Окнами на Сретенку - стр. 47
Еще в эту зиму я начала собирать красивые открыточки, которые мне присылали бабушка и тетя Анни. И влюбилась в географию (пожалуй, именно влюбилась, а не увлеклась). Это произошло оттого, что, во-первых, я сама получила представление о расстояниях, о том, как велик мир; во-вторых, на одной из папиных коробочек из-под радиодеталей были написаны названия столиц, а рядом нарисованы смешные человечки в национальных костюмах, с музыкальными инструментами в руках: Moskau – русский Ванечка в косоворотке с балалаечкой, Budapest – черноволосый парень с гусельками, Madrid… Я ошибочно полагала, что Европа – тоже страна, и даже напевала на мотив, “музыкального момента” Шуберта: In de-em Land Europa[19]… Видя мой интерес, папа купил мне атлас. “Составлен п/р Шокальского”. Какой же должен быть счастливый этот Шокальский – он, наверное, везде побывал. А как много, оказывается, на свете воды! Моя любимая игра с Нюшей теперь – корабли: сдвигаем стулья, я – капитан, она – матрос; моя любимая песня: “По-о морям, морям, морям, морям, эх – нынче зде-есь, а завтра там…” Вот по Глотову переулку шагает с бескозыркой на голове настоящий матрос, я с завистью гляжу ему вслед; решено, я буду капитаном! Папа тоже не имел ничего против. Я узнаю, что бывают еще и глобусы: как мне хочется иметь глобус, хоть бы мне купили – но я, конечно, боюсь прямо попросить у папы, только намекаю и все время загадываю: вот я качусь по ледяной дорожке вниз с клумбы во дворе, если не упаду – значит, мне купят глобус”. Я не падаю, удерживаюсь на ногах и с более крутых горок – ура! Значит, купят. Не помню точно, когда это было, но действительно купили, еще когда мы жили на Воронцовской. Я и позже любила узнавать о других странах; товарищ Маше́ (о ней – потом) дала мне почитать книгу об истории и природе Австралии, и мне страстно захотелось в Австралию, я подробно рассмотрела ее карту. Потом попалась русская книжка “В Стране роз”, я в ней еще не все понимала, речь в ней шла о рабочих революционерах, но мне после этого захотелось в Болгарию – и хотелось еще долго.

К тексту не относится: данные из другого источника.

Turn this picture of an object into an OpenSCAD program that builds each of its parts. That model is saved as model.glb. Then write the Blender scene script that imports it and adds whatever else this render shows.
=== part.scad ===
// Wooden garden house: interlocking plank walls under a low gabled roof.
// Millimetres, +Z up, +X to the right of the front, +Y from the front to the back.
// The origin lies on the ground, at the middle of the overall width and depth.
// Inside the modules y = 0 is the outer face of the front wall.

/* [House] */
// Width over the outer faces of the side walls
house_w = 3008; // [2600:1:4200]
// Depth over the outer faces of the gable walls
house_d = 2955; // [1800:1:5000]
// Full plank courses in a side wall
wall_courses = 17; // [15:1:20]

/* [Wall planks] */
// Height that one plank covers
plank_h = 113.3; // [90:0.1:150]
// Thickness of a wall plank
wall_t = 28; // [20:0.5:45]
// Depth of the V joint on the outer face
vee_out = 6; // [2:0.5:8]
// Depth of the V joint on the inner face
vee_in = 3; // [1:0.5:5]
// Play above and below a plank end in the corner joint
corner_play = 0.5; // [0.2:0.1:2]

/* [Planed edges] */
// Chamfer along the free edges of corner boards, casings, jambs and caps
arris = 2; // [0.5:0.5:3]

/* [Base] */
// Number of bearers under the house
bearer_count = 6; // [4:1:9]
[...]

Зимой или ранней весной 1931 года ненадолго из Баку приехал дед. Он остановился у дяди Эли, к нам приходил раза два. Чувствуя, что он вряд ли долго проживет, он захотел повидаться со своим старшим сыном. Он привез папе диковинные золотые карманные часы с боем, с луной и звездами (но об этом я узнала позже). Почему-то мне дед не понравился. Он привез мешочек с грецкими орехами и играл со мной в какую-то старинную и скучную игру: поставили наклонно деревянный поднос и спускали по нему одновременно по ореху, чей орех откатится дальше, тот выигрывает и берет оба. Кроме того, он привез мне игру “Вниз по Волге-реке”, игра эта меня устраивала, так как имела отношение к географии. Дед все время пел из “Руслана и Людмилы” на мотив лезгинки: “Я татарин, я татарин, я не русский человек, там-там-там, там-рам-та-та…” Ему захотелось со мной прогуляться, и я повела его по площади до маленькой церквушки, я еле отвечала на его вопросы, думала о чем-то своем и радовалась, что он не знает, о чем я думаю, что у меня есть свое, от него скрытое. То ли в ту же весну, то ли на следующий год дед умер в Баку; остановилось его сердце во сне, в ночь на еврейскую Пасху. Я искренне пожалела тогда, что была так неприветлива с ним, когда он приезжал.